By Olga Yagova, Natalia Chumakova and Dmitry Zhdannikov
MOSCOW/LONDON (Reuters) – Russian oil major Rosneft is facing a logistical headache as several customers have demanded it immediately remove its Swiss trading division, sanctioned by the United States this week, from all supply chains, according to five trading sources.
Washington this month imposed sanctions on Rosneft’s Geneva-based unit Rosneft Trading (RTSA), accusing it of providing a financial lifeline to Venezuelan President Nicolas Maduro’s government.
U.S. officials have accused the Rosneft subsidiary of propping up the Venezuelan oil sector and engaging in ship-to-ship transfers to actively evade American sanctions.
Rosneft has said the unit’s activities are legal and accused Washington of double standards because it allowed U.S. rival Chevron to work in Venezuela.
Washington has given companies 90 days to wind down transactions with RTSA but trading sources said several buyers of Rosneft’s oil have demanded the removal of the unit from supply chain immediately, saying that otherwise they may struggle to buy the oil.
“Logistically it is a major headache. You have to change many contracts,” said a source familiar with Rosneft’s operations.
Trading sources said that at the moment all oil purchases from Rosneft continue.
Rosneft did not reply to a Reuters request for comment on Friday.
The U.S. sanctions were meant to stop Rosneft Trading from shipping Venezuelan oil but trading sources said there are signs the sanctions are now complicating deliveries of Russian oil as companies try to avoid association with Rosneft Trading which does a significant part of its business in Europe.
Among examples of logistical complications, sources cited a tender re-issued on Friday by Rosneft to sell 1.2 million tonnes of fuel oil for March-May delivery from Russian ports. Reuters could not determine why Rosneft re-offered the volumes but RTSA had previously featured in the supply chain as a seller when the tender was first awarded last November.
Sources said RTSA is no longer identified in the re-issued tender. Documents for the new tender seen by Reuters show the seller as Rosneft, not its subsidiaries or affiliated companies including RTSA which were in the original document.
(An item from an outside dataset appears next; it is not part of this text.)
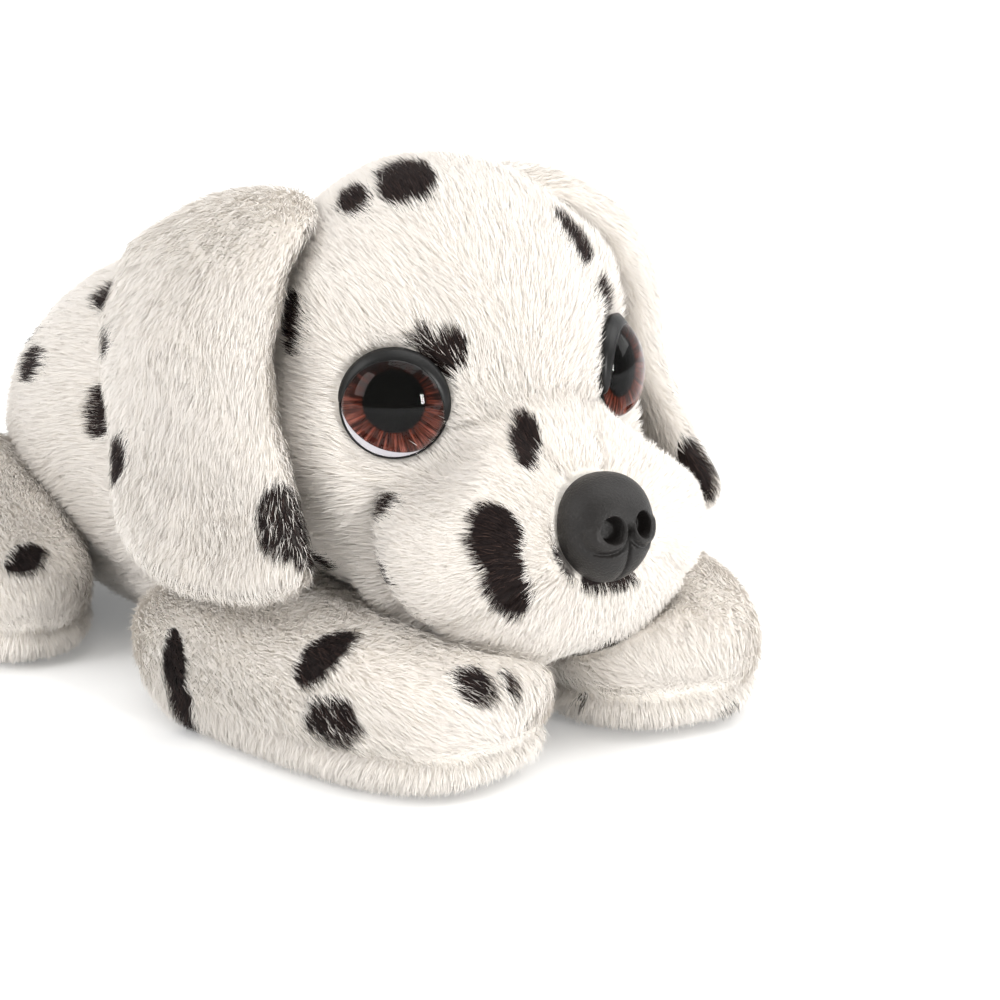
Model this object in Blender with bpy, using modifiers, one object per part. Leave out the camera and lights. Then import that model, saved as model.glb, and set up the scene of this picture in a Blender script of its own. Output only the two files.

Rosneft did not answer a question from Reuters about the tender change.
RTSA has been a regular seller of Rosneft’s oil and products to most global major players, including European oil majors BP and Royal Dutch/Shell, U.S. majors ExxonMobil and all top trading houses including Glencore, Vitol and Trafigura.
“The main objective now is to change the chains and get every mention of RTSA removed”, said an executive with a major trading house which is buying from Rosneft.
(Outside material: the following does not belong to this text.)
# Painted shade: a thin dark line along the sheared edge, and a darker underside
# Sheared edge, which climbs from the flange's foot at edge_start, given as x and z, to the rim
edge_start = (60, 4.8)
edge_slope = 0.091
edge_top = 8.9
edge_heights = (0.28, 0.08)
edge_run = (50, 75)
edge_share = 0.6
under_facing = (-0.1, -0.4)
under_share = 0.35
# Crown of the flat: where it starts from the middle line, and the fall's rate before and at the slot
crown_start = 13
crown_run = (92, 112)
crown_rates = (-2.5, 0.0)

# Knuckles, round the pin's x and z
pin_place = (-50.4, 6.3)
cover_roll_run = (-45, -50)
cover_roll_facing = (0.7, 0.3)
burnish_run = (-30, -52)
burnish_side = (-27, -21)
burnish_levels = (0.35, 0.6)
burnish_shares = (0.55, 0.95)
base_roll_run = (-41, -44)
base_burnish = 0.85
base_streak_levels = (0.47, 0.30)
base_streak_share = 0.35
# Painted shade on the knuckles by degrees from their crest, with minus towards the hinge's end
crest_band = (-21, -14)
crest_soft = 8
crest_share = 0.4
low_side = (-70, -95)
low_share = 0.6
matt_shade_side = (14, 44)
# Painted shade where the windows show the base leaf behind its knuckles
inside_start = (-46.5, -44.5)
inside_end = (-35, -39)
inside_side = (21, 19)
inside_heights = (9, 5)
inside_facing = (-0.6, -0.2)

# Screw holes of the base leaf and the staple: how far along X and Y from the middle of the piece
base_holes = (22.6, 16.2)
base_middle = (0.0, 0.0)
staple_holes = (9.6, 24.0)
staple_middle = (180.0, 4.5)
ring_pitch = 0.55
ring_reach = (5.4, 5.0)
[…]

“Our compliance asked to avoid any new dealings with RTSA starting Feb. 18”, a source in another trading firm said.
RTSA was also a major supplier of oil to Rosneft’s German refinery and the firm is working on changing those arrangements too, sources said, to ensure its German partners are in compliance with the U.S. sanctions.
One of the sources said Rosneft will need to decide what to do with its office in Geneva and then sign new deals with bank-lenders and shippers.
“The new company has to be registered abroad, work with banks, be able to handle oil supplies to refineries and have no relation to RTSA. No easy solution here”, a source said.